Dr Obwaka had been receiving medical care since mid-March after collapsing at the Milimani Law Courts while awaiting arraignment over disputed charges of falsifying hospital records. He was rushed to Nairobi Hospital’s intensive care unit by ambulance. Despite treatment, his condition deteriorated over several weeks.
A Nairobi Hospital board member confirmed his death, saying: “He fought to serve his patients until his last breath.”
On March 14, 2026, detectives arrested the octogenarian doctor at the NSSF Building parking bay on Bishops Road. He was detained for three nights at Muthaiga Police Station and charged alongside three others with allegedly falsifying a register of members of the Kenya Hospital Association, which runs Nairobi Hospital.

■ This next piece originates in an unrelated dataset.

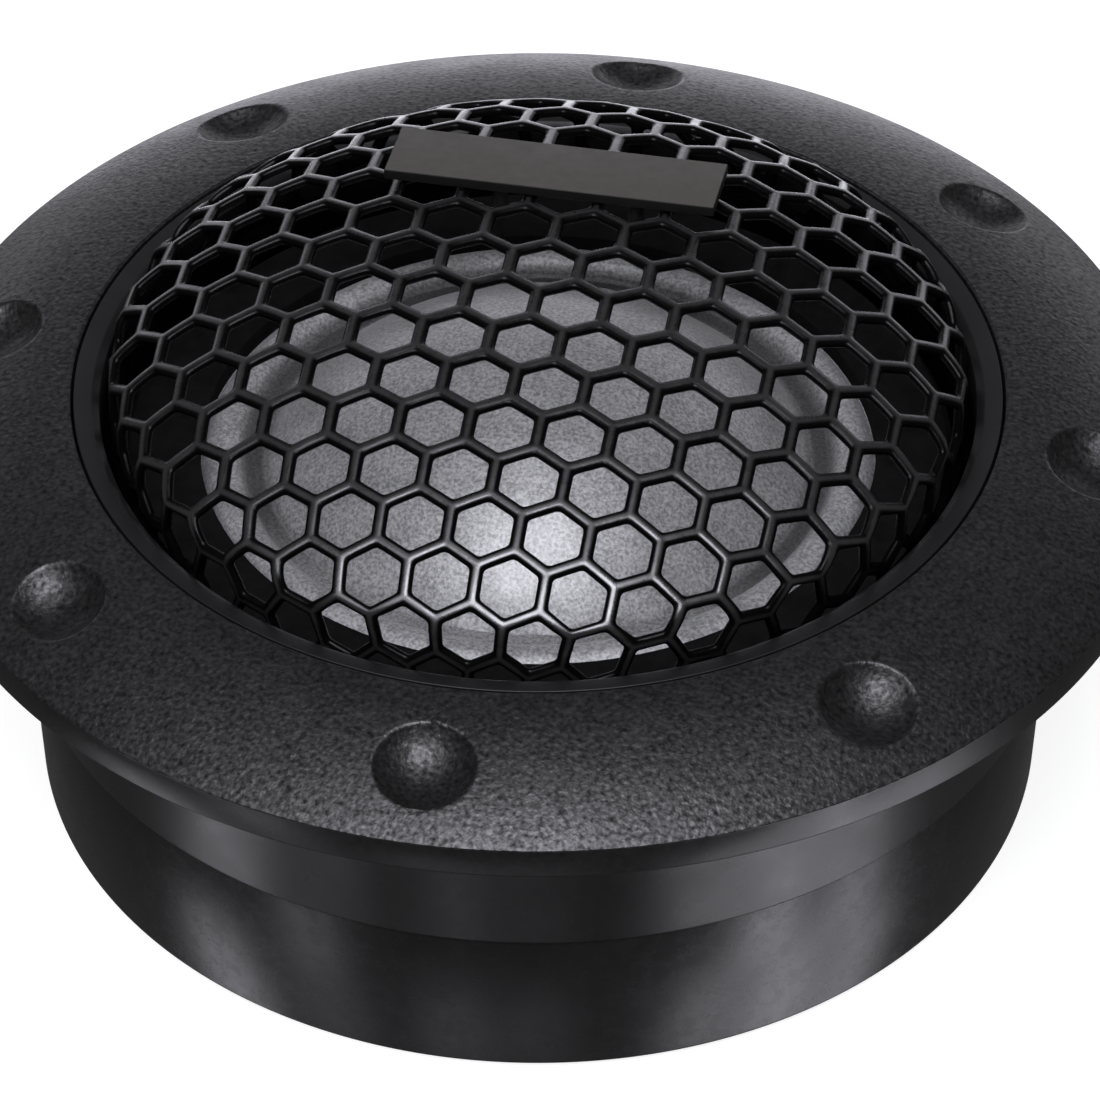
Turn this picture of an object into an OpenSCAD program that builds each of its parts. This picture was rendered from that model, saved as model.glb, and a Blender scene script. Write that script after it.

The arrest drew sharp reactions from the medical fraternity. The Kenya Medical Association warned of the “criminalisation of doctors,” while the Law Society of Kenya termed the move heavy-handed.
Dr Obwaka, an alumnus of the University of Nairobi (MBChB 1975, MMed 1983), was a respected mentor and a vocal critic of what he described as repeated defiance of court rulings by hospital management.
He leaves behind a five-decade legacy of delivering thousands of babies and training generations of doctors.
His death inside the institution he sought to reform marks a tragic turn in a governance dispute that remains unresolved.